_WHAT YOU SHOULD DO_
Take the listing and print it in full, exactly as given.
--- start of INFORMATION PROVIDED ---
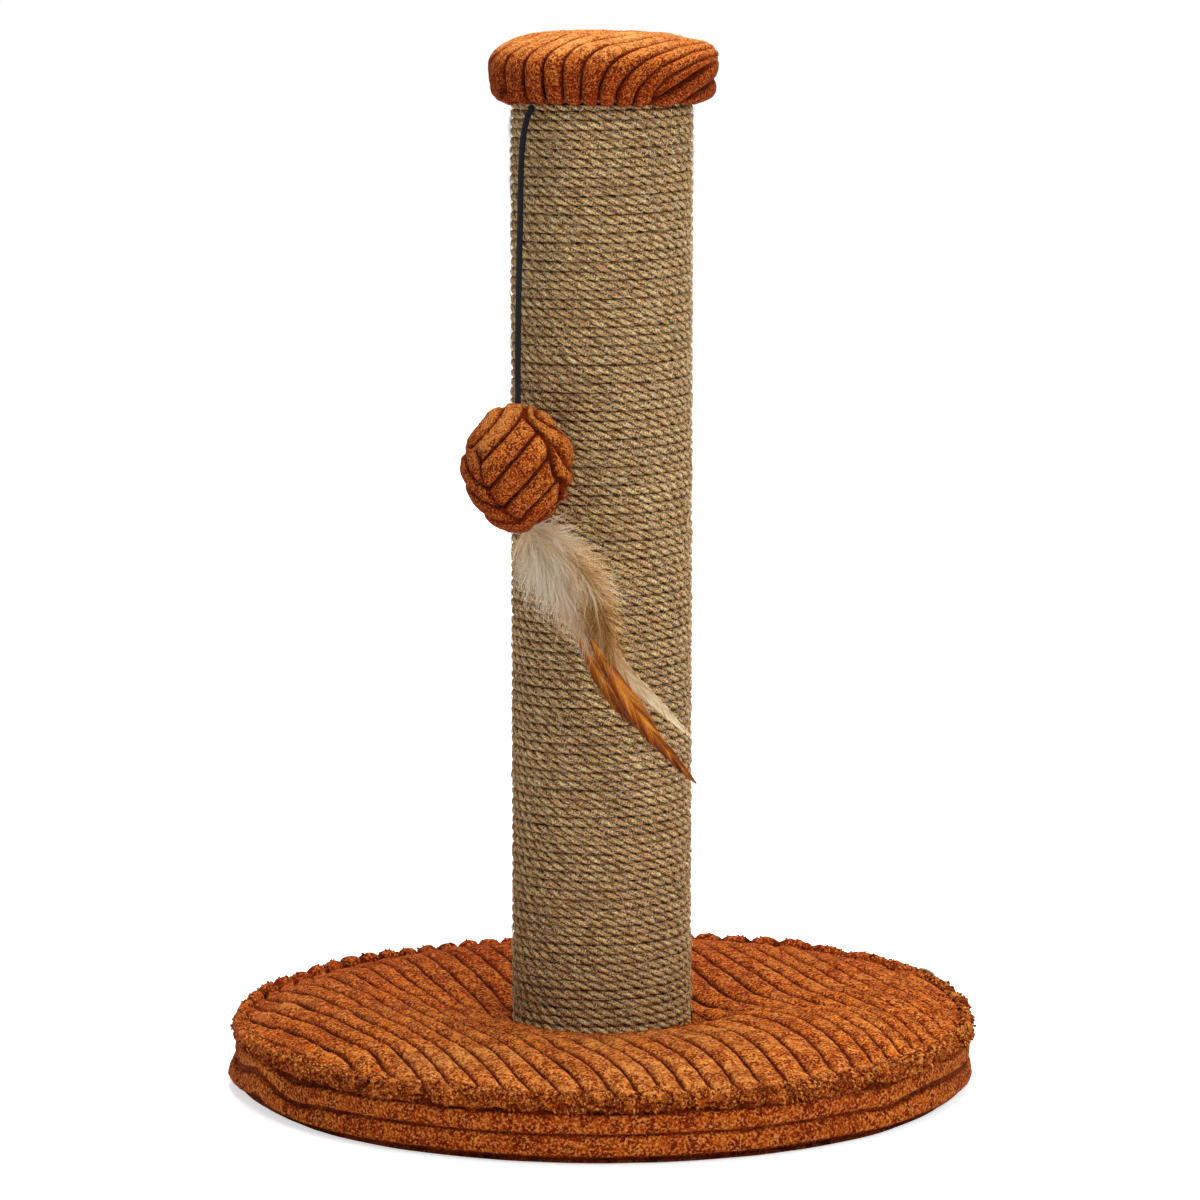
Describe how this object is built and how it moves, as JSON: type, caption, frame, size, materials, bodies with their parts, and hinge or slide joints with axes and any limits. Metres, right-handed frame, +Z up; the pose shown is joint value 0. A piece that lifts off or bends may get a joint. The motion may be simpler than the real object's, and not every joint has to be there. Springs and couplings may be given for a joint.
{
  "type": "cat scratching post",
  "caption": "Cat scratching post: a rope-wound post on a round padded corduroy base, with a padded cap and a stuffed ball with feathers hanging on an elastic cord.",
  "frame": {"origin": "centre of the base's underside, on the floor", "axes": "+Z up along the post, -Y towards the front, where the toy hangs; +X to the right seen from the front"},
  "size_m": [0.3726, 0.3726, 0.5276],
  "materials": {
    "corduroy": "ribbed rust-orange corduroy with a soft pile",
    "dark_cloth": "thin matt non-woven cloth",
    "tab_cloth": "bare woven tape",
    "foam": "open-cell foam and soft stuffing",
    "fibreboard": "sawn fibreboard",
    "cardboard": "wound cardboard tube",
    "jute": "three-strand twisted jute, fuzzy and matt",
    "steel": "zinc-plated",
    "cord_cloth": "black braided elastic cord",
    "cream_feather": "soft cream down",
    "rust_feather": "glossy golden-brown feather",
    "tan_feather": "pale tan feather"
  },
  "bodies": {
    "post_and_base": {"base_board": "fibreboard", "base_foam": "foam", "base_cover_top": "corduroy", "base_cover_band": "corduroy", "base_bottom_cloth": "dark_cloth", "base_seam_tab": "tab_cloth", "base_bolt": "steel", "base_washer": "steel", "base_hem_staple_1": "steel", "base_hem_staple_2": "steel", "base_hem_staple_3": "steel", "base_hem_staple_4": "steel", "base_hem_staple_5": "steel", "base_hem_staple_6": "steel", "post_core": "cardboard", "post_bottom_plug": "fibreboard", "post_bottom_nut": "steel", "post_top_plug": "fibreboard", "post_top_nut": "steel", "jute_rope": "jute", "rope_staple_bottom": "steel", "rope_staple_top": "steel", "cap_board": "fibreboard", "cap_foam": "foam", "cap_cover": "corduroy", "cap_bolt": "steel", "cap_staple_1": "steel", "cap_staple_2": "steel", "cap_staple_3": "steel", "cap_staple_4": "steel"},
    "cord_knot": {"toy_cord_knot": "cord_cloth"},
    "cord": {"toy_cord": "cord_cloth"},
    "inner_knot": {"toy_inner_knot": "cord_cloth"},
    "ball_and_feathers": {"toy_ball_cover": "corduroy", "toy_ball_stuffing": "foam", "toy_feather_fluff": "cream_feather", "toy_feather_front": "rust_feather", "toy_feather_middle": "rust_feather", "toy_feather_rear": "tan_feather"}
  },
  "joints": [
    {"name": "toy_swing_out", "type": "hinge", "parent": "post_and_base", "child": "cord_knot", "pos_m": [-0.0343, -0.0355, 0.491], "axis": [-0.829, 0.5592, 0], "range_deg": [0, 70]},
    {"name": "toy_swing_side", "type": "hinge", "parent": "cord_knot", "child": "cord", "pos_m": [-0.0343, -0.0355, 0.491], "axis": [-0.5592, -0.829, 0], "range_deg": [-40, 40]},
    {"name": "cord_stretch", "type": "slide", "parent": "cord", "child": "inner_knot", "axis": [0, 0, -1], "range_m": [0, 0.06], "stiffness_N_per_m": 40, "springref_m": -0.008, "deforming": ["toy_cord"]},
    {"name": "ball_spin", "type": "hinge", "parent": "inner_knot", "child": "ball_and_feathers", "pos_m": [-0.04083, -0.06054, 0.3183], "axis": [0, 0, -1], "range_deg": [0, 180]}
  ]
}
--- end of INFORMATION PROVIDED ---
_OUTPUT OF THE EXERCISE_
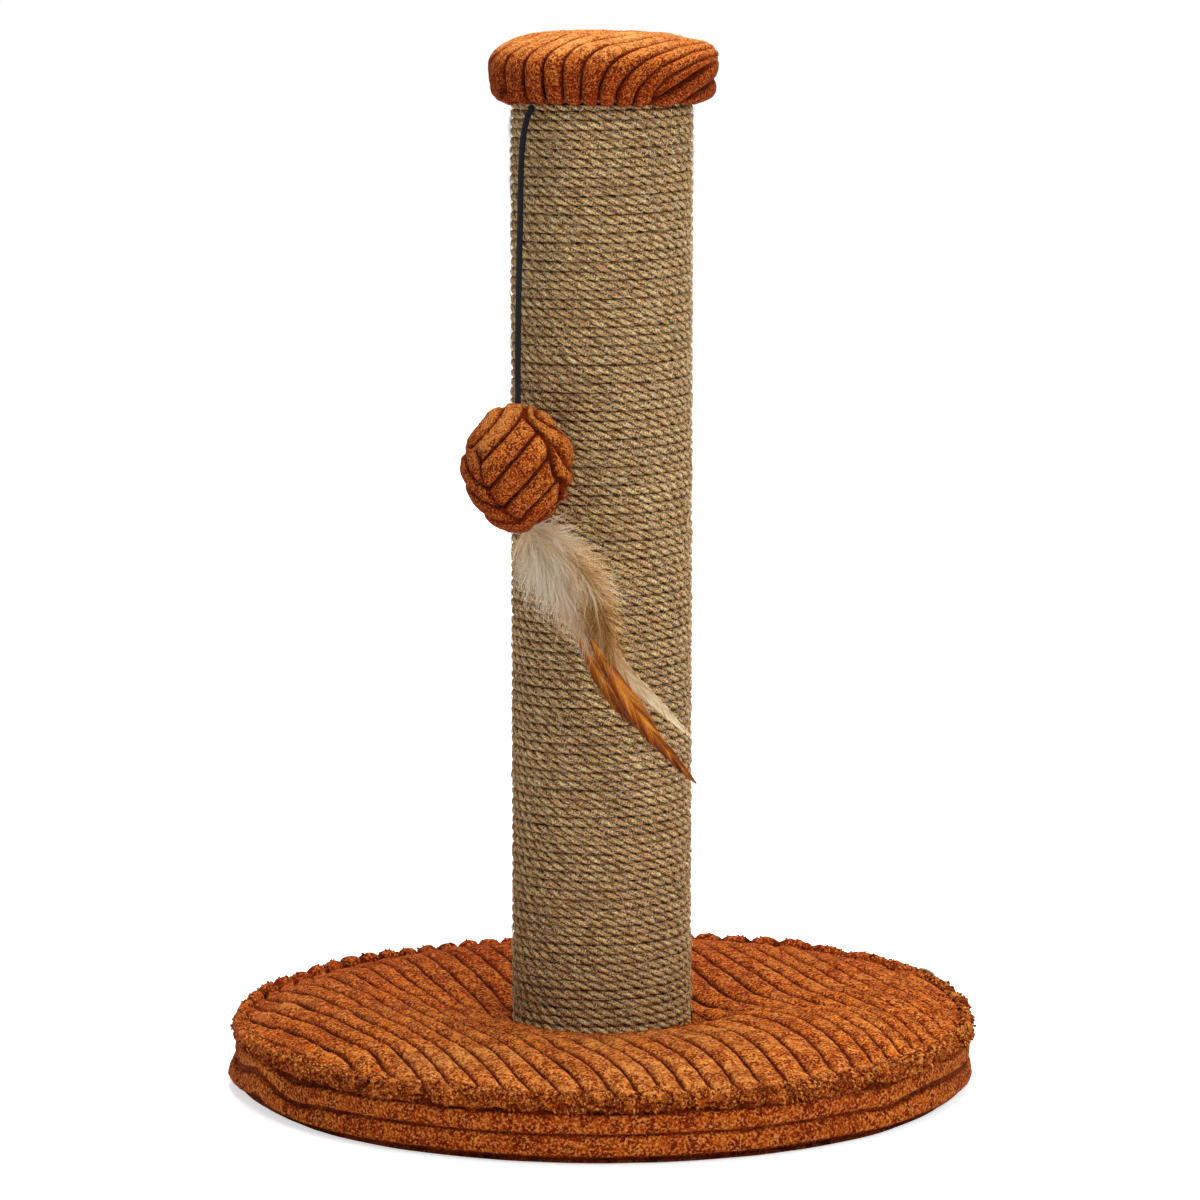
Describe how this object is built and how it moves, as JSON: type, caption, frame, size, materials, bodies with their parts, and hinge or slide joints with axes and any limits. Metres, right-handed frame, +Z up; the pose shown is joint value 0. A piece that lifts off or bends may get a joint. The motion may be simpler than the real object's, and not every joint has to be there. Springs and couplings may be given for a joint.
{
  "type": "cat scratching post",
  "caption": "Cat scratching post: a rope-wound post on a round padded corduroy base, with a padded cap and a stuffed ball with feathers hanging on an elastic cord.",
  "frame": {"origin": "centre of the base's underside, on the floor", "axes": "+Z up along the post, -Y towards the front, where the toy hangs; +X to the right seen from the front"},
  "size_m": [0.3726, 0.3726, 0.5276],
  "materials": {
    "corduroy": "ribbed rust-orange corduroy with a soft pile",
    "dark_cloth": "thin matt non-woven cloth",
    "tab_cloth": "bare woven tape",
    "foam": "open-cell foam and soft stuffing",
    "fibreboard": "sawn fibreboard",
    "cardboard": "wound cardboard tube",
    "jute": "three-strand twisted jute, fuzzy and matt",
    "steel": "zinc-plated",
    "cord_cloth": "black braided elastic cord",
    "cream_feather": "soft cream down",
    "rust_feather": "glossy golden-brown feather",
    "tan_feather": "pale tan feather"
  },
  "bodies": {
    "post_and_base": {"base_board": "fibreboard", "base_foam": "foam", "base_cover_top": "corduroy", "base_cover_band": "corduroy", "base_bottom_cloth": "dark_cloth", "base_seam_tab": "tab_cloth", "base_bolt": "steel", "base_washer": "steel", "base_hem_staple_1": "steel", "base_hem_staple_2": "steel", "base_hem_staple_3": "steel", "base_hem_staple_4": "steel", "base_hem_staple_5": "steel", "base_hem_staple_6": "steel", "post_core": "cardboard", "post_bottom_plug": "fibreboard", "post_bottom_nut": "steel", "post_top_plug": "fibreboard", "post_top_nut": "steel", "jute_rope": "jute", "rope_staple_bottom": "steel", "rope_staple_top": "steel", "cap_board": "fibreboard", "cap_foam": "foam", "cap_cover": "corduroy", "cap_bolt": "steel", "cap_staple_1": "steel", "cap_staple_2": "steel", "cap_staple_3": "steel", "cap_staple_4": "steel"},
    "cord_knot": {"toy_cord_knot": "cord_cloth"},
    "cord": {"toy_cord": "cord_cloth"},
    "inner_knot": {"toy_inner_knot": "cord_cloth"},
    "ball_and_feathers": {"toy_ball_cover": "corduroy", "toy_ball_stuffing": "foam", "toy_feather_fluff": "cream_feather", "toy_feather_front": "rust_feather", "toy_feather_middle": "rust_feather", "toy_feather_rear": "tan_feather"}
  },
  "joints": [
    {"name": "toy_swing_out", "type": "hinge", "parent": "post_and_base", "child": "cord_knot", "pos_m": [-0.0343, -0.0355, 0.491], "axis": [-0.829, 0.5592, 0], "range_deg": [0, 70]},
    {"name": "toy_swing_side", "type": "hinge", "parent": "cord_knot", "child": "cord", "pos_m": [-0.0343, -0.0355, 0.491], "axis": [-0.5592, -0.829, 0], "range_deg": [-40, 40]},
    {"name": "cord_stretch", "type": "slide", "parent": "cord", "child": "inner_knot", "axis": [0, 0, -1], "range_m": [0, 0.06], "stiffness_N_per_m": 40, "springref_m": -0.008, "deforming": ["toy_cord"]},
    {"name": "ball_spin", "type": "hinge", "parent": "inner_knot", "child": "ball_and_feathers", "pos_m": [-0.04083, -0.06054, 0.3183], "axis": [0, 0, -1], "range_deg": [0, 180]}
  ]
}